### DIRECTIONS
Repeat the full listing, word for word.

• • • • •

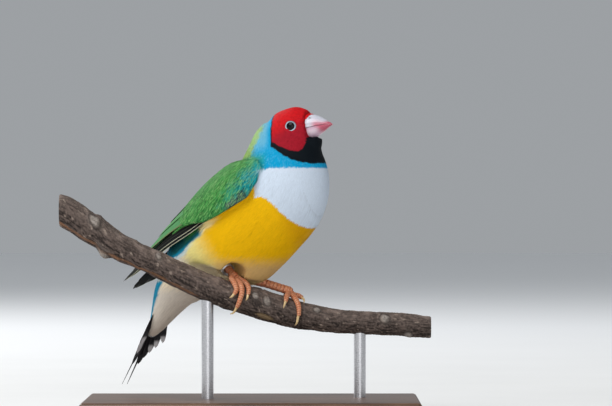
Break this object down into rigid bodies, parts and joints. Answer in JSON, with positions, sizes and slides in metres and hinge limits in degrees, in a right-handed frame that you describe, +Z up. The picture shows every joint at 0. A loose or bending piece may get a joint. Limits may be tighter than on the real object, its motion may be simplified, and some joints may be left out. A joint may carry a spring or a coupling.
{
  "type": "gouldian finch museum model",
  "caption": "Life-size gouldian finch perched on a cut length of branch, with a band on one leg, held by a flat base and short rods.",
  "frame": {"origin": "middle of the underside of the display stand's base", "axes": "+Z up; +X along the branch, which the bird faces with its body turned 32 degrees towards -Y; +Y away from the viewer of the picture"},
  "size_m": [0.1369, 0.078, 0.1157],
  "materials": {
    "red_feathers": "soft feather nap",
    "blue_feathers": "soft feather nap",
    "breast_feathers": "soft feather nap",
    "rump_feathers": "soft feather nap",
    "wing_feathers": "smooth vanes, slight sheen",
    "tail_feathers": "smooth vanes, slight sheen",
    "bill": "satin horn",
    "eye": "wet gloss",
    "leg_skin": "fine scales, satin",
    "band": "satin",
    "bark": "rough bark",
    "stand_wood": "satin varnish",
    "stand_metal": "brushed"
  },
  "bodies": {
    "root": {"head": "red_feathers", "neck": "blue_feathers", "torso": "breast_feathers", "rump": "rump_feathers", "tail": "tail_feathers", "wing_left": "wing_feathers", "wing_right": "wing_feathers", "bill_upper": "bill", "bill_lower": "bill", "eye_left": "eye", "eye_right": "eye", "leg_left": "leg_skin", "leg_right": "leg_skin", "foot_left": "leg_skin", "foot_right": "leg_skin", "leg_band": "band", "perch": "bark", "stand_base": "stand_wood", "stand_rod_1": "stand_metal", "stand_rod_2": "stand_metal"}
  },
  "joints": []
}
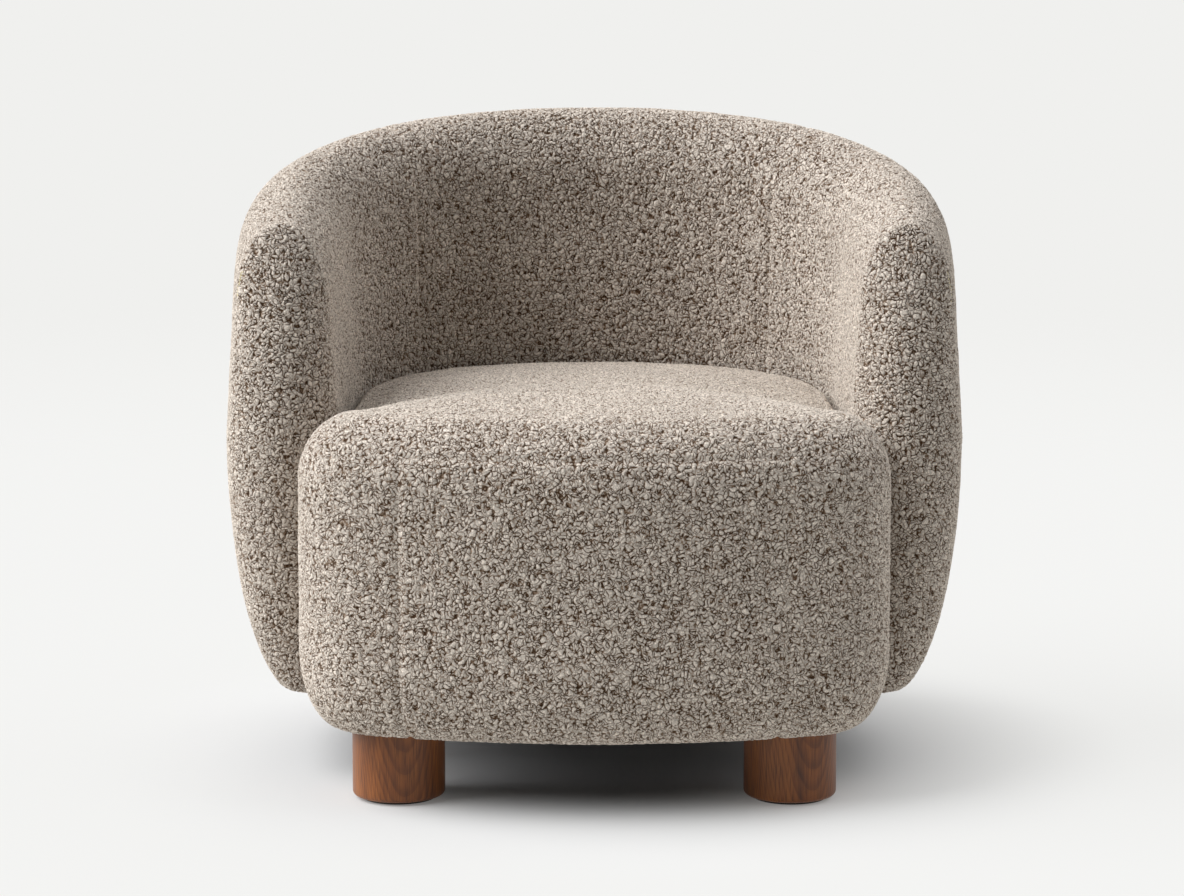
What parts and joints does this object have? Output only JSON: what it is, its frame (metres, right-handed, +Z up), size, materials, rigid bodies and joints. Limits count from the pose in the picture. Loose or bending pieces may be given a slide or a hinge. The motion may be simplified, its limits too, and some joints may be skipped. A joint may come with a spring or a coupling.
{
  "type": "tub chair",
  "caption": "Low upholstered tub chair: curved arms and back in one roll-topped wall round a fixed seat, on short round wooden legs.",
  "frame": {"origin": "on the floor, under the middle of the chair's width and depth", "axes": "+Z up; the sitter faces -Y; +X runs to the right, as seen from the front"},
  "size_m": [0.8, 0.76, 0.697],
  "materials": {
    "boucle": "matte",
    "leg_wood": "satin",
    "glide_plastic": "matte",
    "plywood": "matte",
    "timber": "matte",
    "skin_board": "matte",
    "foam": "matte",
    "webbing": "matte",
    "steel": "satin",
    "dust_cloth": "matte"
  },
  "bodies": {
    "root": {"leg_front_left": "leg_wood", "leg_front_right": "leg_wood", "leg_rear_left": "leg_wood", "leg_rear_right": "leg_wood", "glide_front_left": "glide_plastic", "glide_front_right": "glide_plastic", "glide_rear_left": "glide_plastic", "glide_rear_right": "glide_plastic", "leg_pad_front_left": "plywood", "leg_pad_front_right": "plywood", "leg_pad_rear_left": "plywood", "leg_pad_rear_right": "plywood", "leg_bolts": "steel", "tee_nuts": "steel", "frame_screws": "steel", "base_panel": "plywood", "dust_cover": "dust_cloth", "seat_post_front_left": "timber", "seat_post_front_right": "timber", "seat_post_side_left": "timber", "seat_post_side_right": "timber", "seat_post_rear_left": "timber", "seat_post_rear_right": "timber", "deck_rail_front": "plywood", "deck_rail_left": "plywood", "deck_rail_right": "plywood", "deck_rail_rear": "plywood", "seat_front_board": "skin_board", "long_strap_1": "webbing", "long_strap_2": "webbing", "long_strap_3": "webbing", "long_strap_4": "webbing", "cross_strap_1": "webbing", "cross_strap_2": "webbing", "cross_strap_3": "webbing", "seat_foam": "foam", "seat_border_foam": "foam", "seat_cover": "boucle", "seat_front_panel": "boucle", "tub_bottom_rail": "plywood", "tub_middle_rail": "plywood", "tub_top_rail": "plywood", "upright_1": "timber", "upright_2": "timber", "upright_3": "timber", "upright_4": "timber", "upright_5": "timber", "upright_6": "timber", "upright_7": "timber", "tub_outer_board": "skin_board", "tub_inner_board": "skin_board", "back_foam": "foam", "arm_foam_left": "foam", "arm_foam_right": "foam", "inside_back_cover": "boucle", "outside_back_cover": "boucle", "arm_cover_left": "boucle", "arm_cover_right": "boucle"}
  },
  "joints": []
}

• • • • •

### WRITTEN ANSWER
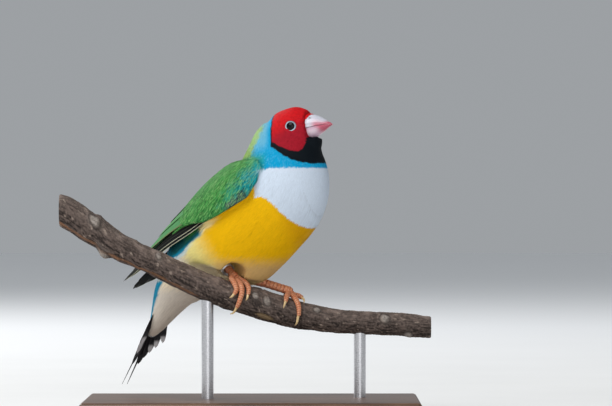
Break this object down into rigid bodies, parts and joints. Answer in JSON, with positions, sizes and slides in metres and hinge limits in degrees, in a right-handed frame that you describe, +Z up. The picture shows every joint at 0. A loose or bending piece may get a joint. Limits may be tighter than on the real object, its motion may be simplified, and some joints may be left out. A joint may carry a spring or a coupling.
{
  "type": "gouldian finch museum model",
  "caption": "Life-size gouldian finch perched on a cut length of branch, with a band on one leg, held by a flat base and short rods.",
  "frame": {"origin": "middle of the underside of the display stand's base", "axes": "+Z up; +X along the branch, which the bird faces with its body turned 32 degrees towards -Y; +Y away from the viewer of the picture"},
  "size_m": [0.1369, 0.078, 0.1157],
  "materials": {
    "red_feathers": "soft feather nap",
    "blue_feathers": "soft feather nap",
    "breast_feathers": "soft feather nap",
    "rump_feathers": "soft feather nap",
    "wing_feathers": "smooth vanes, slight sheen",
    "tail_feathers": "smooth vanes, slight sheen",
    "bill": "satin horn",
    "eye": "wet gloss",
    "leg_skin": "fine scales, satin",
    "band": "satin",
    "bark": "rough bark",
    "stand_wood": "satin varnish",
    "stand_metal": "brushed"
  },
  "bodies": {
    "root": {"head": "red_feathers", "neck": "blue_feathers", "torso": "breast_feathers", "rump": "rump_feathers", "tail": "tail_feathers", "wing_left": "wing_feathers", "wing_right": "wing_feathers", "bill_upper": "bill", "bill_lower": "bill", "eye_left": "eye", "eye_right": "eye", "leg_left": "leg_skin", "leg_right": "leg_skin", "foot_left": "leg_skin", "foot_right": "leg_skin", "leg_band": "band", "perch": "bark", "stand_base": "stand_wood", "stand_rod_1": "stand_metal", "stand_rod_2": "stand_metal"}
  },
  "joints": []
}
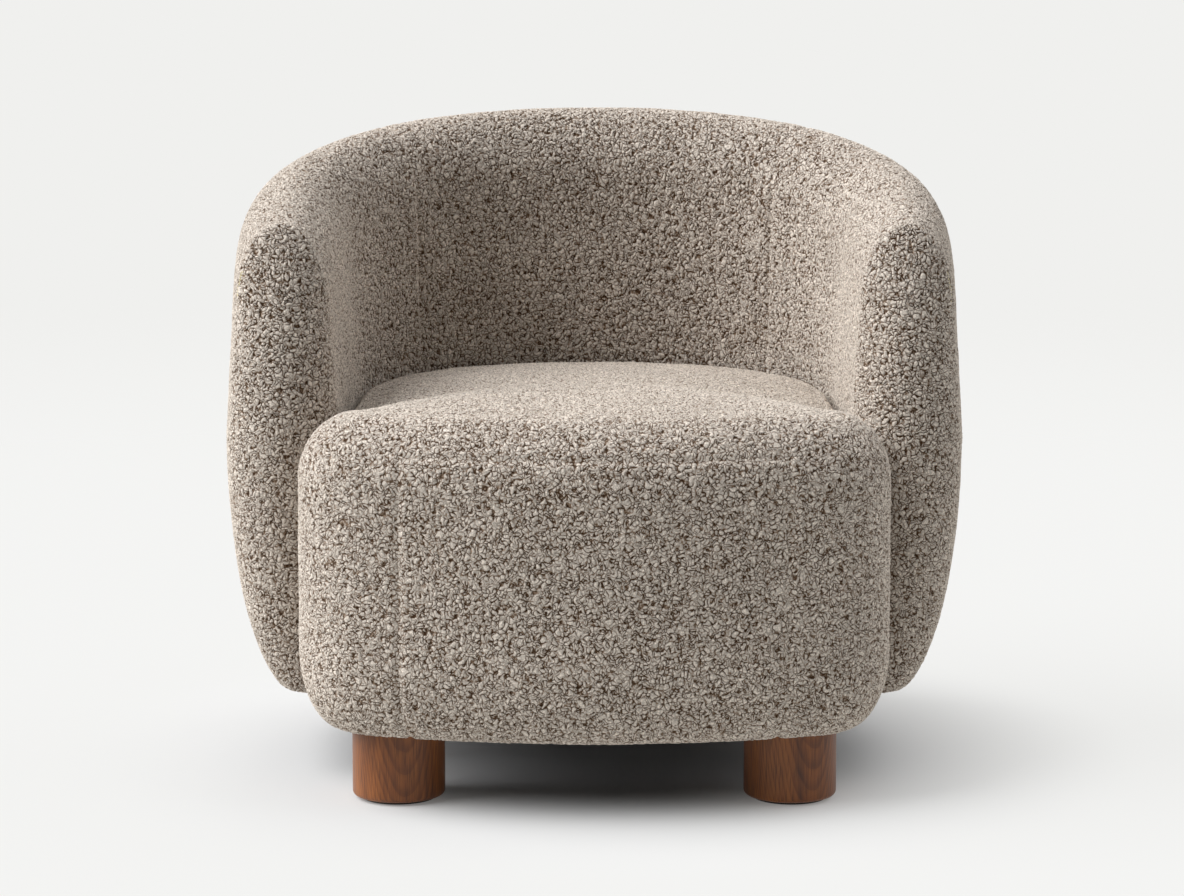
What parts and joints does this object have? Output only JSON: what it is, its frame (metres, right-handed, +Z up), size, materials, rigid bodies and joints. Limits count from the pose in the picture. Loose or bending pieces may be given a slide or a hinge. The motion may be simplified, its limits too, and some joints may be skipped. A joint may come with a spring or a coupling.
{
  "type": "tub chair",
  "caption": "Low upholstered tub chair: curved arms and back in one roll-topped wall round a fixed seat, on short round wooden legs.",
  "frame": {"origin": "on the floor, under the middle of the chair's width and depth", "axes": "+Z up; the sitter faces -Y; +X runs to the right, as seen from the front"},
  "size_m": [0.8, 0.76, 0.697],
  "materials": {
    "boucle": "matte",
    "leg_wood": "satin",
    "glide_plastic": "matte",
    "plywood": "matte",
    "timber": "matte",
    "skin_board": "matte",
    "foam": "matte",
    "webbing": "matte",
    "steel": "satin",
    "dust_cloth": "matte"
  },
  "bodies": {
    "root": {"leg_front_left": "leg_wood", "leg_front_right": "leg_wood", "leg_rear_left": "leg_wood", "leg_rear_right": "leg_wood", "glide_front_left": "glide_plastic", "glide_front_right": "glide_plastic", "glide_rear_left": "glide_plastic", "glide_rear_right": "glide_plastic", "leg_pad_front_left": "plywood", "leg_pad_front_right": "plywood", "leg_pad_rear_left": "plywood", "leg_pad_rear_right": "plywood", "leg_bolts": "steel", "tee_nuts": "steel", "frame_screws": "steel", "base_panel": "plywood", "dust_cover": "dust_cloth", "seat_post_front_left": "timber", "seat_post_front_right": "timber", "seat_post_side_left": "timber", "seat_post_side_right": "timber", "seat_post_rear_left": "timber", "seat_post_rear_right": "timber", "deck_rail_front": "plywood", "deck_rail_left": "plywood", "deck_rail_right": "plywood", "deck_rail_rear": "plywood", "seat_front_board": "skin_board", "long_strap_1": "webbing", "long_strap_2": "webbing", "long_strap_3": "webbing", "long_strap_4": "webbing", "cross_strap_1": "webbing", "cross_strap_2": "webbing", "cross_strap_3": "webbing", "seat_foam": "foam", "seat_border_foam": "foam", "seat_cover": "boucle", "seat_front_panel": "boucle", "tub_bottom_rail": "plywood", "tub_middle_rail": "plywood", "tub_top_rail": "plywood", "upright_1": "timber", "upright_2": "timber", "upright_3": "timber", "upright_4": "timber", "upright_5": "timber", "upright_6": "timber", "upright_7": "timber", "tub_outer_board": "skin_board", "tub_inner_board": "skin_board", "back_foam": "foam", "arm_foam_left": "foam", "arm_foam_right": "foam", "inside_back_cover": "boucle", "outside_back_cover": "boucle", "arm_cover_left": "boucle", "arm_cover_right": "boucle"}
  },
  "joints": []
}